Characters still die in New Frontier, there is plenty of carnage and bloodshed, and a large part of the story is kicked off by the horrific death of four people who fall from a building while chasing Hourman. But just as the comic acknowledges the dark side of the American dream with John Henry, it recognizes that some things always die at the dawn of a new age, and it’s just another part of life.
In New Frontier, there is the beautiful, and still moving, way many of the doomed characters all accept their fate. Johnny Cloud takes flight and happily leaps to the jaws of a dinosaur with grenades in his hands; a member of the Suicide Squad reaches his demise at the beak of another dinosaur and finds, joyously, that there is nothing left to fear; and Rick Flagg and Karin Grace die in each other’s arms, in a nuclear inferno on the edge of space.

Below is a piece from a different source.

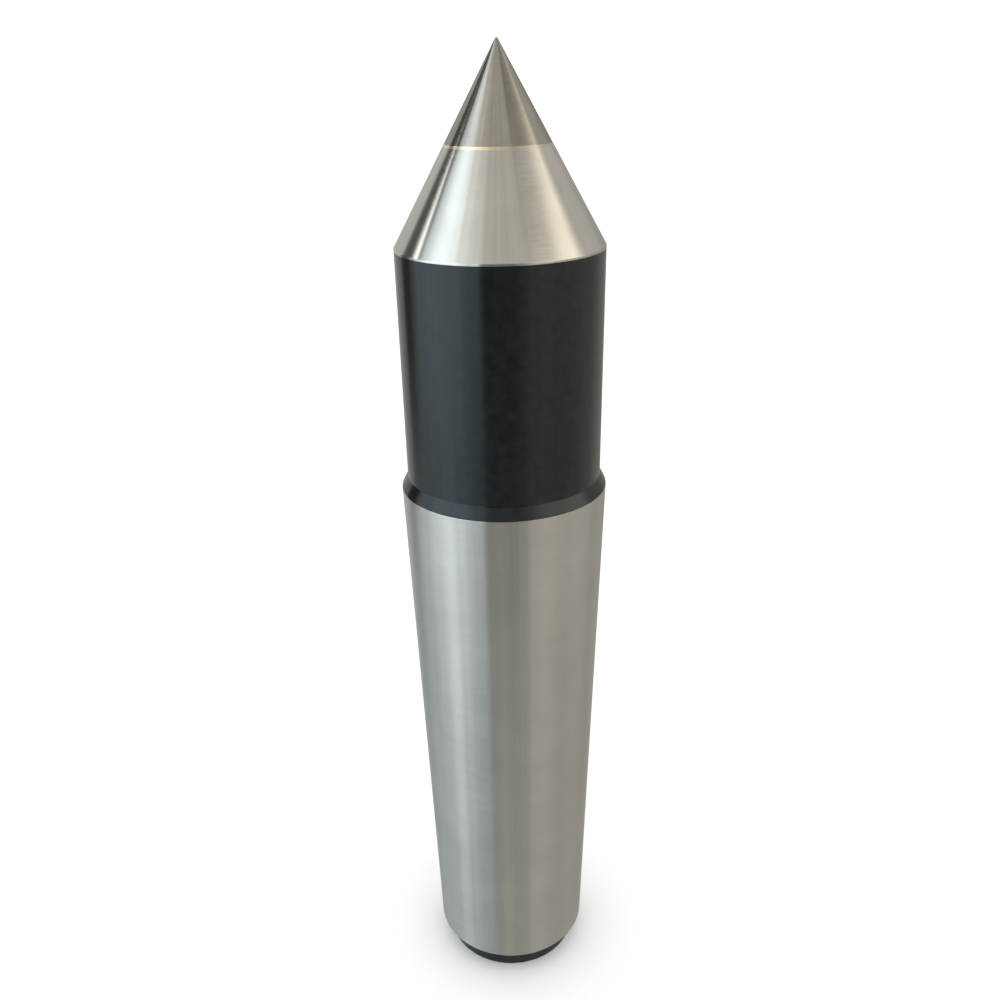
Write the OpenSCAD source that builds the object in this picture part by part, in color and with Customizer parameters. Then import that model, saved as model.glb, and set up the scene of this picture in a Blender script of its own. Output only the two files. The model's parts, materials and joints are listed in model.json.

Any new world is built on the ashes of the old, and with the unprecedented amount of change in post-war America, there were always going to be some poor souls left behind. We should mourn them, but we shouldn't let their loss overshadow their mighty achievements.
I never came close to meeting Darwyn Cooke, or in interacting with him in any was except as a reader, but I feel privileged to have enjoyed his comics. They have been a pure joy, in all their forms.
And while I can’t claim to know him, I can only hope he reached the end of his life with the calm determination he always displayed in his comics. And I hope he knew how they could be so inspiring and human. He deserved all the accolades he received, and more.